Of all the obstacles her son has overcome, George said his knee injury was the most daunting.
Competing in a game at Al Raby School for Community and Environment, Wanye connected on two quick jump shots. But on the team's third possession, while lunging for a loose ball, he heard three pops and felt "immediate pain."
"I started bawlin in tears," Wanye said. "I tried to walk, but I couldn't."
George said her son is hoping to play college basketball, with Kentucky State, Jackson State, St. Joseph's (Ind.) College and Concordia University Wisconsin among his choices.
Horton and McConnell said Wanye is more of a Division II-type of player, in part because the 6-foot-2-inch guard is only about 150 pounds. McConnell, who's engaged to one of Wanye's cousins and has known him for about a decade, said Wanye s progression as a player has been "amazing."

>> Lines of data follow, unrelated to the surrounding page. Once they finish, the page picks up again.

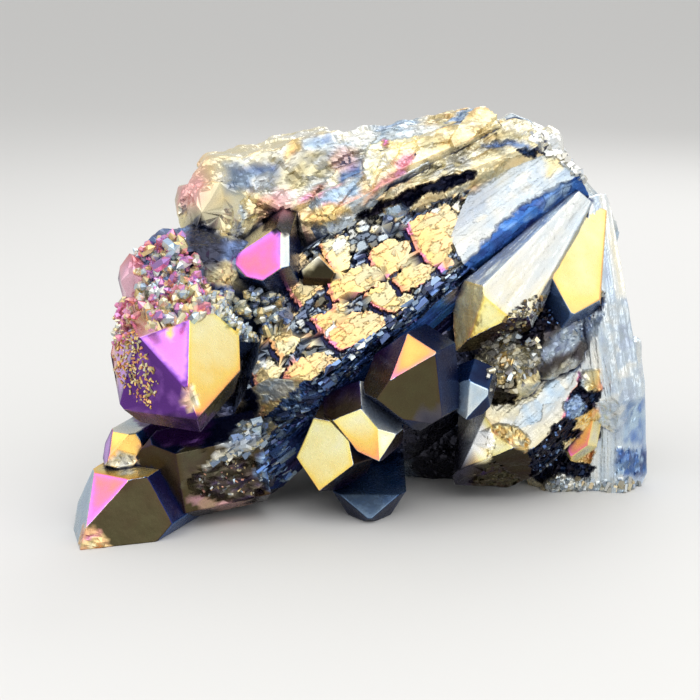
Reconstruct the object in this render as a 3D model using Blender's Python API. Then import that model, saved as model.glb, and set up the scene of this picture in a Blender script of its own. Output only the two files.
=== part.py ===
"""Aura quartz cluster: a fan of quartz crystals that grew together, broken off at its root.

Metres, +Z up. The large points end at the front, which faces -Y, and the fan spreads from a
broken root at the upper right. The origin is under the middle of the cluster, on the surface
that it rests on. Sizes are millimetres until the last step, which turns them into metres.
"""

import math
import random

import bmesh
import bpy
from mathutils import Matrix, Vector
from mathutils.bvhtree import BVHTree

MM = 0.001
NODE_NAME = "quartz_cluster"

# Quartz: six prism sides, and tip faces whose normals lean 51.8 degrees off the long axis.
SIDES = 6
TIP_FACE_LEAN = math.radians(51.8)

# Large points. A point's azimuth is 0 towards the front and grows to the right. Its sides are
# the distances from its axis to its six prism sides, and tip_faces how far each tip face stands
# beyond the tip, both counted from the side that its roll names.
POINTS = {
    "great_point": {
        "tip": (-18.2, -24.0, 19.2), "azimuth": 16, "elevation": -11, "roll": -13, "length": 19,
        "sides": (7.0, 7.3, 5.1, 6.3, 5.5, 6.5), "tip_faces": (2.0, 0, 0, 0, 3, 4)},
    "foot_point": {
        "tip": (-30.5, -20.0, 2.2), "azimuth": -29, "elevation": -5.5, "roll": -31, "length": 24,
        "sides": (6.5, 5.5, 4.3, 5.0, 5.5, 6.0), "tip_faces": (3.0, 0, 0, 0, 3, 4)},
    "side_point": {
        "tip": (-28.5, -14.0, 8.8), "azimuth": -29, "elevation": -5.5, "roll": -31, "length": 20,
        "sides": (2.6, 2.5, 2.0, 2.5, 2.6, 2.6), "tip_faces": (1.0, 0, 0, 0, 1, 1)},
    "low_point": {
        "tip": (-23.8, -12.5, 5.5), "azimuth": -75, "elevation": -8, "roll": 0, "length": 13,
        "sides": (3.5, 4.9, 5.0, 5.0, 5.0, 4.9), "tip_faces": (1.0, 3.5, 3, 1, 3, 3.5)},
    "middle_point": {
        "tip": (3.7, -17.0, 18.7), "azimuth": -33.2, "elevation": -3, "roll": 5.7, "length": 9,
        "sides": (3.5, 3.6, 3.8, 5.0, 5.5, 6.5), "tip_faces": (0, 0, 0, 2.8, 2.6, 3.0)},
    "rose_point": {
        "tip": (-8.6, -14.0, 25.4), "azimuth": -5, "elevation": -13.6, "roll": 5.5, "length": 16,
        "sides": (1.0, 6.0, 6.5, 8.0, 6.5, 6.5), "tip_faces": (5, 0, 0, 0, -3.4, -5.2)},
    "bright_point": {
        "tip": (2.5, -16.0, 8.8), "azimuth": 3.5, "elevation": -39.5, "roll": 3.4, "length": 9,
        "sides": (3.0, 2.2, 3.9, 6.0, 5.0, 3.0), "tip_faces": (0, 0, 0, 0.9, 0, 0.3)},
    "golden_point": {
        "tip": (-4.2, -13.5, 4.6), "azimuth": -32, "elevation": -42, "roll": 28, "length": 12,
        "sides": (4.5, 5.0, 4.2, 3.5, 4.0, 4.0), "tip_faces": (2.5, 0, 2.5, 0.3, 2.0, 0)},
    "small_point": {
        "tip": (-4.5, -5.5, 30.6), "azimuth": 4, "elevation": 59, "roll": 24, "length": 6,
        "sides": (2.2, 3.0, 2.2, 3.0, 2.2, 3.0), "tip_faces": (0, 2, 0, 2, 0, 2)},
    "blue_point": {
        "tip": (12.7, -13.0, 13.9), "azimuth": -20, "elevation": -35, "roll": 0, "length": 6,
        "sides": (2.0, 2.0, 2.2, 2.4, 2.2, 2.2), "tip_faces": (0.3, 0, 0, 1.0, 1.0, 1.0)},
    "slate_point": {
        "tip": (1.5, -12.5, 1.2), "azimuth": 0, "elevation": -8, "roll": 30, "length": 22,
        "sides": (5.5, 1.6, 5.5, 3.0, 3.0, 3.0), "tip_faces": (3.0, 0, 3.0, 0.5, 0.5, 0.5)},
    "step_high": {
        "tip": (28.5, -0.5, 13.0), "azimuth": -35, "elevation": -70, "roll": 10, "length": 9,
        "sides": (1.5, 1.6, 1.4, 1.6, 1.5, 1.6), "tip_faces": (0, 1.0, 0.8, 0, 0.6, 0)},
    "step_middle": {
        "tip": (27.5, -1.0, 8.5), "azimuth": -35, "elevation": -70, "roll": 10, "length": 9,
        "sides": (1.6, 1.5, 1.6, 1.5, 1.6, 1.5), "tip_faces": (0, 1.0, 0.8, 0, 0.6, 0)},
    "step_low": {
        "tip": (27.0, -1.5, 4.0), "azimuth": -35, "elevation": -70, "roll": 10, "length": 9,
        "sides": (1.9, 1.8, 1.9, 1.8, 1.9, 1.8), "tip_faces": (0, 1.0, 0.8, 0, 0.6, 0)},
}

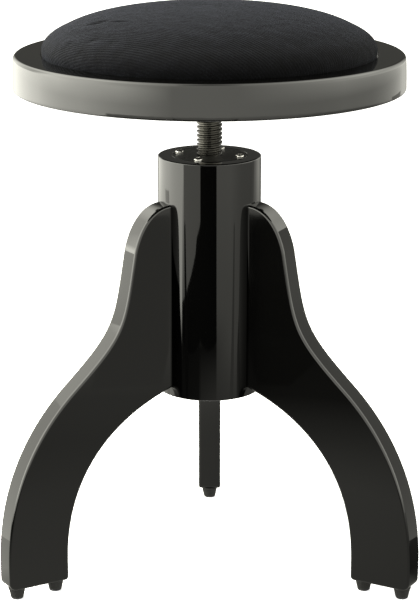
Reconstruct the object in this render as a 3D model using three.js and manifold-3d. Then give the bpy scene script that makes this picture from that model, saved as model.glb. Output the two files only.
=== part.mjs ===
// A round piano stool: a padded seat on a steel screw that winds up and down in a turned wooden hub,
// which stands on three curved plank legs. Turning the seat sets its height.
// Units are millimetres and +Z is up. The floor is z = 0, and the origin is the centre of the footprint.
// Inside the stool group the screw's axis is x = y = 0, and the rear leg points along +Y.

import * as THREE from "three";
import { mergeVertices } from "three/addons/utils/BufferGeometryUtils.js";
import Module from "manifold-3d";

const wasm = await Module();
wasm.setup();

// ---------------------------------------------------------------- driving dimensions

const GAP = 0.3; // left between two pieces that touch
const EPS = 1; // a cutting tool runs this far past the face that it opens
const ROUND = 36; // facets of the large turned pieces; the legs' angles are whole facets

// Seat: a turned disc with a shallow recess for the pad.
const SEAT_R = 175;
const SEAT_BOTTOM = 447.5;
const SEAT_TOP = 478;
const SEAT_EDGE_R = 4;
const RECESS_R = 150.4;
const RECESS_DEPTH = 8;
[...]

Wanye's improved ACT score could open doors to academic-based scholarships. Wanye was so excited about his 27 that after receiving his score via email earlier this year, he ran around his house "jumping and screaming."
"It raised my horizons for colleges I can get into," Wanye said.
Wanye already has plans to help the next generation. A degree in business management awaits, then ownership of a day care center in impoverished communities like his current one.
Like his future business' name states, he said every child deserves a chance.
"My life, it's coming along," he said. "And I want to help somebody like I've been helped."